The crop is “mature – not ready to harvest but mature to the point where having cold on it should not significantly impact it, at this point,” she said.
Even with everything, there were a couple of bright spots for some producers this year, Eberle and Creech said. For one, dryland farmers outside the Platte River Valley could see a bumper crop this year, Creech said.
“The summer really helped the dryland crops, because we had better moisture,” he said. “Dryland yields outside the Valley are going to be really nice this year. A lot of those fields will be breaking 100 bushels this year.
“To say overall, are we going to see more corn or less produced this year?” Creech said. “I don’t know. I feel those dryland acres are going to make up some of that difference this year.”

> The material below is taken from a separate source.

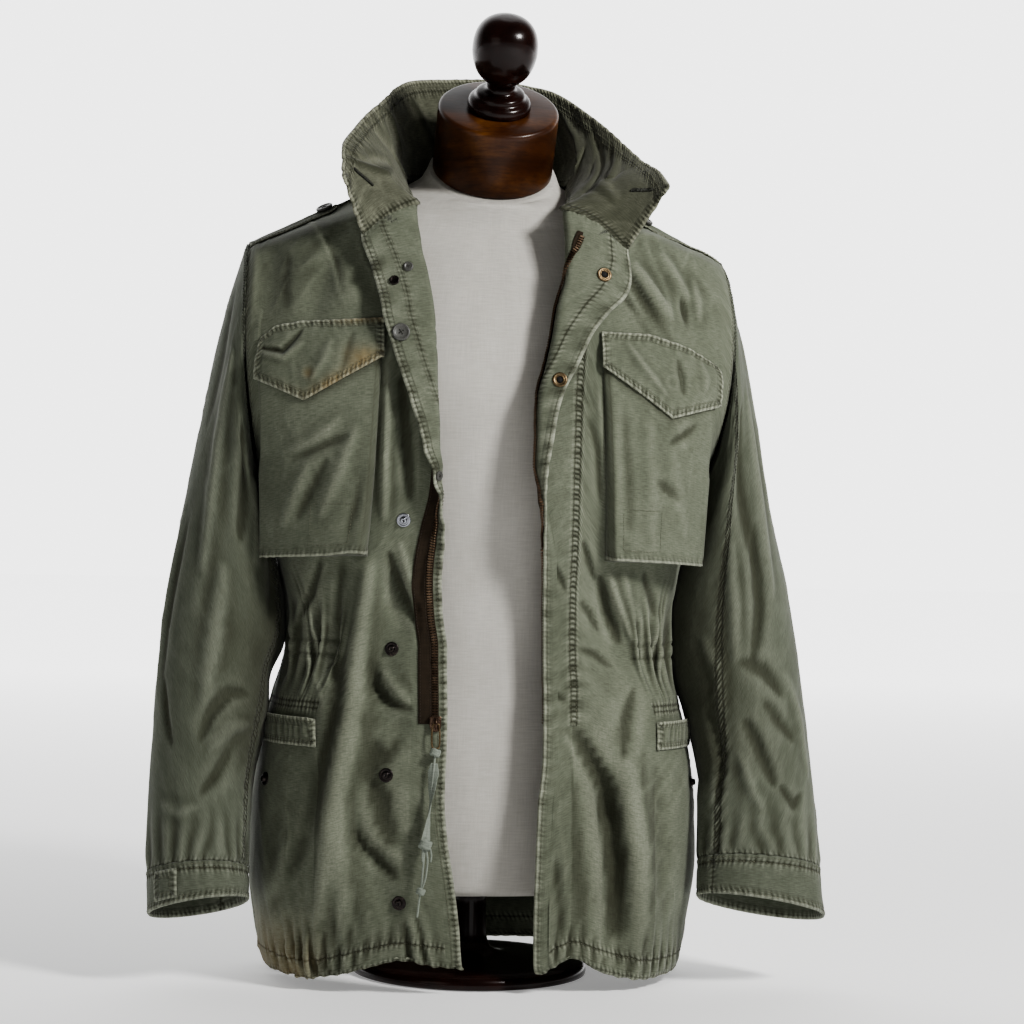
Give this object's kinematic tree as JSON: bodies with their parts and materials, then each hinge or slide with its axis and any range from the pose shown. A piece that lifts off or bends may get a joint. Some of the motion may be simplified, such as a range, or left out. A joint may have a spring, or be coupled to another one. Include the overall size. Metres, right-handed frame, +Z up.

Another advantage to the cooler, wetter summer was reduced heat stress, decreasing demand for irrigation water that wasn’t there in parts of the Valley, Eberle said. Particularly for the producers who lost water in the canal shutdown, “even a quarter-inch of rain can delay some of those drought impacts,” she said. “I think the weather conditions while the canal was down really helped delay the drought stress those crops were having.”
And if anyone is going to see a benefit from this first storm of the season, it’s winter wheat producers, Creech said.
“Nothing about this storm, as brief as it was, would concern me about the wheat crop; the moisture could be seen as a positive for some of that wheat,” he said. “If it warms up next week, that moisture could definitely be a benefit.”
But Eberle and Creech both said, regardless of whether they were impacted by canal or not, the weather all season will definitely take a toll on production this year.
“The bottom line is – corn likes heat,” Creech said. “We’re going to see yields off just because we didn’t have all the heat it likes to have.”